1948 – David Eisenhower, American author and professor
.....David and Julie Nixon Eisenhower...

1948 – Rhea Perlman, American actress

Dinner last night was a treat, brought to me by Brian. On their trip they went through San Francisco airport and he brought me a loaf of Boudin's Sourdough. OMG, it's the BEST!! And he brought me a can of Boudin's Clam Chowder. AWESOME!!!

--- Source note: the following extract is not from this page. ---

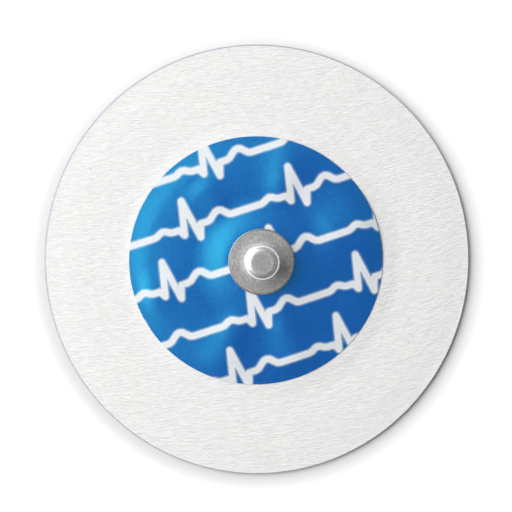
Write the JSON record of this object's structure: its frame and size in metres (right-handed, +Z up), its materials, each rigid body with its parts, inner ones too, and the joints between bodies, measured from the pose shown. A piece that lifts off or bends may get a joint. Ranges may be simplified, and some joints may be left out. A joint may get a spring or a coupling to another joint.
{
  "type": "ecg electrode",
  "caption": "Round nonwoven snap electrode on its release liner: blue label film over a gel pad, and a metal press stud in the middle.",
  "frame": {"origin": "middle of the release liner's underside", "axes": "+Z up out of the stud, +X to the right and +Y to the top of the label as the print reads"},
  "size_m": [0.048, 0.0486, 0.0049],
  "materials": {
    "liner_film": "thin translucent siliconised film, faint violet tint",
    "nonwoven": "matte white creped nonwoven",
    "gel": "clear soft hydrogel, wet sheen",
    "silver_coat": "moulded plastic with a grey silver and silver chloride coat",
    "blue_film": "soft glossy blue film with a white print",
    "satin_steel": "tumbled satin nickel-plated steel"
  },
  "bodies": {
    "root": {"release_liner": "liner_film", "carrier": "nonwoven", "gel_pad": "gel", "sensor_eyelet": "silver_coat", "label_film": "blue_film", "snap_stud": "satin_steel"}
  },
  "joints": []
}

Here is Boudin's web page. Their headquarters is San Francisco at The Wharf. A favorite place of Jerry's and mine!
All I know. Nuff said. Happy Sunday. Ciao.
xo Sue Mom Bobo

National Tater Day is observed annually on March 31.  This day is set aside to celebrate the potato that is loved by almost everyone and provides us with essential vitamins, minerals and fiber.
There are numerous ways to fix and enjoy the potato:  
Baked – Boiled – Steamed – Roasted – Mashed – Fried – Grilled – Scalloped – French Fries – Cottage Fries – Hash Browns – In Stew – In Soup – Potato Salad – Potato Dumplings – Potato Pancakes – Anyway You Like Them!!
This day may have originally had a different meaning.  At the beginning of April, there is a celebration of the sweet potato (Tater Day) in parts of Kentucky.  Sweet potatoes are one of the main cash crops in that area.  Tater Day started way back in the early 1840s with the trading and selling of sweet potatoes.  It is the oldest continuous trade day in the United States.
Worldwide, there are more than four thousand potato varieties
Since the time potatoes were shipped from Europe to the colonies in the early 17th century, their consumption has been a major part of the North American diet. In the United States, there are over 100 varieties of potatoes.